Rather than using a bash script, the thought of implementing this script in Python strikes your mind. Which can then be used for any such operation in the future, and can also be a pet project which can be improved later on with additional features. Python being a relatively easy language to pick, some of your colleagues also agrees on the idea.

 

After a lot of googling and tests, you and your colleagues came up with the below in Python.

 

from multiprocessing import process as mp
import paramiko

key="key.pem"
cmd="sudo userdel -r -f rogueuser"

def get_list_of_servers(filename):
    with open(filename, 'r') as f:
         lines = f.read().splitlines()
    return lines

def login_and_exec(host, command, key):
    ssh = paramiko.SSHClient()
    ssh.set_missing_host_key_policy(paramiko.AutoAddPolicy())
    ssh.connect(host, username="admin", key_filename=key)
    stdin,stdout,stderr=ssh.exec_command(command)
    outlines=stdout.read()
    print outlines

list_s = get_list_of_servers("listofservers.txt")
procs = [mp.Process(target=login_and_exec, args=(i,cmd,key)) for i in list_s]
for p in procs:
    p.start()

 

The first line imports the module called "multiprocessing", which will give our python script the capability to run commands in parallel (so irrespective of whether you have 500 servers or 50 servers,  the time taken to execute your command on all of them will be same).

The second line imports the module called "paramiko", which will give our script the capability to ssh. It's a widely accepted python module to deal with SSH protocol.

As this is the first version of the script, you and your colleagues have hardcoded ssh private key file, and command to execute, along with the filename containing list of servers (see line number 4, 5, and 20).

Line number 7 and 12 defines functions. The first one for getting list of servers from the file, and second function is to connect and execute the command on the servers.

Line number 21 creates a list of processes for all the servers in the file. And line number 23 starts all those processes.

 

Actually I forgot to mention one thing. You and your colleagues have come up with a very rudimentary basic first version of Ansible. Voila. Yes, that's right. This is how ansible executes things across the list of servers. Of course it has lot of features, modules and functionalities. But under the hood, ansible does the job exactly the same way the python script we saw does.  If you do not believe it, you can simply clone the ansible git repo and see the very initial commit (as shown below.)

 

#git clone https://github.com/ansible/ansible.git
#cd ansible
#git reset --hard f31421576b00f0b167cdbe61217c31c21a41ac02

 

 

f31421576b00f0b167cdbe61217c31c21a41ac02 is the initial commit of Ansible code base(Thanks to Michael DeHaan, who started it :) ). Which is quite easy to understand compared to the current code base (as it has grown to become one of highly used configuration management tool)

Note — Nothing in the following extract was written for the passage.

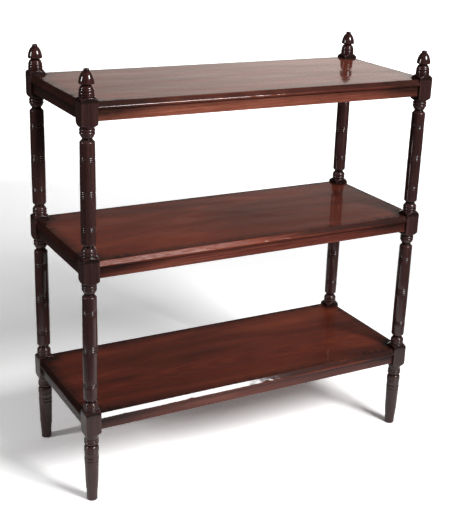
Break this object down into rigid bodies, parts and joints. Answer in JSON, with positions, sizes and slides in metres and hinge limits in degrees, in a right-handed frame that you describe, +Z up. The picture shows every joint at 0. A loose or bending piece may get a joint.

Ansible works in push based model. Which is quite clear now, from the python script we saw. It initiates the connection to all servers, and executes the command. Puppet and chef has agents on all servers (not SSH), which uses SSL protocol to connect to a master and pull the configuration. Due to which, both Puppet and Chef introduces the complexity of configuring agent on all servers.

 

Ansible Working Explained

 

In the above diagram, modules are nothing but self sufficient features that the user can leverage to execute things. For example, unlike our script, you will never say "yum install httpd" using ansible. But you will say the below.

 

- name: install the latest httpd
  package:
    name: httpd
    state: latest

 

Ansible will then intelligently use yum or apt-get that is appropriate for a host, to install the package named httpd. Module is nothing but the Python code that will let you write things like the above shown example.

With the package module available, ansible will know what to do, when you execute the above shown example. Similar to Puppet and Chef ansible uses something called as facter to get the full details of a host (details like os version, Linux kernel version, cpu, memory, ip address, hostname, and many more).

 

- user:
    name: rogueuser
    state: absent
    remove: yes

 

Similarly, when you execute the above, ansible will use the user module to remove the rogueuser from the system. It will use the user module to understand what action to take when seeing those parameters like name, state and remove.

 

Btw, did you notice something?. The file syntax that we are using above is YAML. So ansible understands YAML file syntax, and uses it for almost everything.

 

The modules like Package, User that ansible uses will all follow idempotency. What does that mean?. Well it is the main principle of configuration management. That means, even if you execute the same yaml file above multiple times, the result should be the same(basically it should verify if the user named rogueuser is present or not, if not then do nothing, if yes then remove it).

 

Similarly, if the package is installed, then do nothing. If not, then install it (execute multiple times, and get identical result). You simply specify the end state that you want using ansible. The module will then make sure that the end state is achieved.

 

We now know the fact that ansible works on a push based model, meaning no agent on the server is sitting and pulling anything from a central server like Puppet or Chef. Whenever we like, we simply tell ansible to execute something on the list of servers provided via a file (similar to our example rudimentary script :) ). 

 

You can execute ansible from a server using shell, or using tools like Jenkins, or use the recently open sourced Tower (called as AWX).

 

Puppet has Modules, Chef has Cookbooks, Ansible has Playbooks.

 

What is a Playbook?. It is nothing but a collection of snippets that we saw previously.... The package, and user YAML example snippets of ansible that we saw. A playbook is nothing but a collection of such YAML files, that does something on a server. For example, install and configure something. Basically a series of resources (like, package, file, copy, user etc) that will achieve our end result in correct order.

 

So generally what happens is, that you execute a list of playbooks on a server. Playbooks will have self sufficient code to achieve one particular thing. For example, a playbook for MySQL will install it and confire it.